One of the joys of sewing without a set pattern to follow is being open to surprise changes along the way. From the beginning I planned separate my rows of Flying Geese blocks with long strips of the white dots on navy fabric as shown directly above. After all, this would enable all seams to be pressed away from the white, plus there would be no need to aim for perfection of lining up block corners. I also really liked this print, from the same Moody Blues fabric collection - and I had enough of it on hand as I had originally thought of making myself a skirt with it. In fact, I was so sure about this idea that I confidently went ahead and cut six very long two inch wide strips of this fabric.
I carefully laid my rows of geese blocks on our bed (my design space), ready work on arrangement and to place the dotted navy strips between them. I stepped back and stood somewhat mesmerised. Those geese just wanted to mingle and chat together and fly free. There was something very fluid and happy about them, just as they were!
After a few minutes I tried spacing the rows with the dark strips as planned and although there was a sense of beauty and order in this, something even greater had been lost, as if the birds and butterflies were now trapped between two unyielding railway tracks.
I asked others in our family for their opinions - we were all of the same mind. I just had to set those geese/birds/butterflies free! They wanted to sing and fly and talk together, making a beautiful freedom song. So that is what I did. I put the long dark fabric binds away and set them free!
The quilting is another area where change of plans is occurring too. My husband really liked the quilt top prior to final pressing, when the long rows were billowy and distinct.
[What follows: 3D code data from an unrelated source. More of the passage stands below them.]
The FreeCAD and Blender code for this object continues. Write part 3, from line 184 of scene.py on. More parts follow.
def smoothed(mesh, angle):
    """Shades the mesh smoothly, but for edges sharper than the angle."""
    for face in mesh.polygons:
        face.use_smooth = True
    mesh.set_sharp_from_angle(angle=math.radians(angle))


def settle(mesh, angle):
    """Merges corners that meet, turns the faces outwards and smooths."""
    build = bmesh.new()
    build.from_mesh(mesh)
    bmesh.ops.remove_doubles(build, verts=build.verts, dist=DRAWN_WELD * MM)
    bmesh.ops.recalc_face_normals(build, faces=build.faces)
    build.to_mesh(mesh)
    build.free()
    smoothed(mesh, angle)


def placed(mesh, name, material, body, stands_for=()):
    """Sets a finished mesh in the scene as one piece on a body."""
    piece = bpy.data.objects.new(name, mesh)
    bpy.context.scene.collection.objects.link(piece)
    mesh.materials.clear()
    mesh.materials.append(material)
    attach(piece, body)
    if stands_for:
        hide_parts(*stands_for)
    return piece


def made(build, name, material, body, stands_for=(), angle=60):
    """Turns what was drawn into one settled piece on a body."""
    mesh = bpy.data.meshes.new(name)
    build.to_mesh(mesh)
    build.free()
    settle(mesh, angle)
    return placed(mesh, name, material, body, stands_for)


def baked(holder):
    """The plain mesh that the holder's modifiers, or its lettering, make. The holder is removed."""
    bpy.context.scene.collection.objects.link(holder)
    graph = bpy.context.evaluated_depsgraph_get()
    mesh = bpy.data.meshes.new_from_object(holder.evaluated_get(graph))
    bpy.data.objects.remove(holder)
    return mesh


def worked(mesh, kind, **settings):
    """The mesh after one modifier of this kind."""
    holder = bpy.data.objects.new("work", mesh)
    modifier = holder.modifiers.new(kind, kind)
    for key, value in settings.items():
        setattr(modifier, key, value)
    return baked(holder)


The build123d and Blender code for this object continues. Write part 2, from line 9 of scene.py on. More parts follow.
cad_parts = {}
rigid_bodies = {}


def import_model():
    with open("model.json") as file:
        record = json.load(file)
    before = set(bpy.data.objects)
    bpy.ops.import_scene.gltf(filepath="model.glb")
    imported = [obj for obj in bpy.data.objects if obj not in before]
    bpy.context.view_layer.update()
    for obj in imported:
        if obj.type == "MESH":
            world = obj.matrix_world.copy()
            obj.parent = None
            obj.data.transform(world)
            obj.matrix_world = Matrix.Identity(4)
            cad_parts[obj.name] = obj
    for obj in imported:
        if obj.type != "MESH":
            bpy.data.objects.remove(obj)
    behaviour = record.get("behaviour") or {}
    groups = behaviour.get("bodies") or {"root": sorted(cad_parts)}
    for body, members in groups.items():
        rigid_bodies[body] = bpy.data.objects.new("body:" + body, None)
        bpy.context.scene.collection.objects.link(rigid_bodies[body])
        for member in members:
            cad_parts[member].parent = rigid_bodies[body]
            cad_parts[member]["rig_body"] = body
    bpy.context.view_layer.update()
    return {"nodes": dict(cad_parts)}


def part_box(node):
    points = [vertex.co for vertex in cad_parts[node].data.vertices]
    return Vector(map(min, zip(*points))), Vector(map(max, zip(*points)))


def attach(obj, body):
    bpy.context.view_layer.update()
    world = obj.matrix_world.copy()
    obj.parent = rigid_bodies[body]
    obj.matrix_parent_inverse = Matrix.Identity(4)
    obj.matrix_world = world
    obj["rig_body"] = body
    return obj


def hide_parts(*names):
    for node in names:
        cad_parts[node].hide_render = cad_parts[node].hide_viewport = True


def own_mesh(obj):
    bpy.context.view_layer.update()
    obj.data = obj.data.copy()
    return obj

Attempting to capture this I have machine quilted in the ditch along the joins of these long rows.
I assured my husband more quilting was necessary to adequately secure the quilt, especially as the the batting is 100% organic cotton with no scrim. My original desire to hand quilt would have a place, but I'm using fine traditional waxed quilting thread to keep the impact minimal. I have also reduced the number of planned hand quilted lines to help keep those birds and butterflies free! I am about half way through quilting a single line up the centre of each 8" wide geese block and have also made a start on hand quilting in the ditch horizontal lines between each block.
There is now a wonderful balance of structure and freedom, something I think we need in life too. It seems appropriate to name this quilt 'Set Free!'
Fabric Notes: All the printed fabrics shown above are from Geninne's Moody Blues collection for Cloud 9 Fabrics (some of which are available from Spotlight in Australia and NZ etc). The white is a chambray weight cross weave called Limestone from Cloud 9's Cirrus collection of yarn-dyed solids. All these fabrics are GOTS certified organic cotton.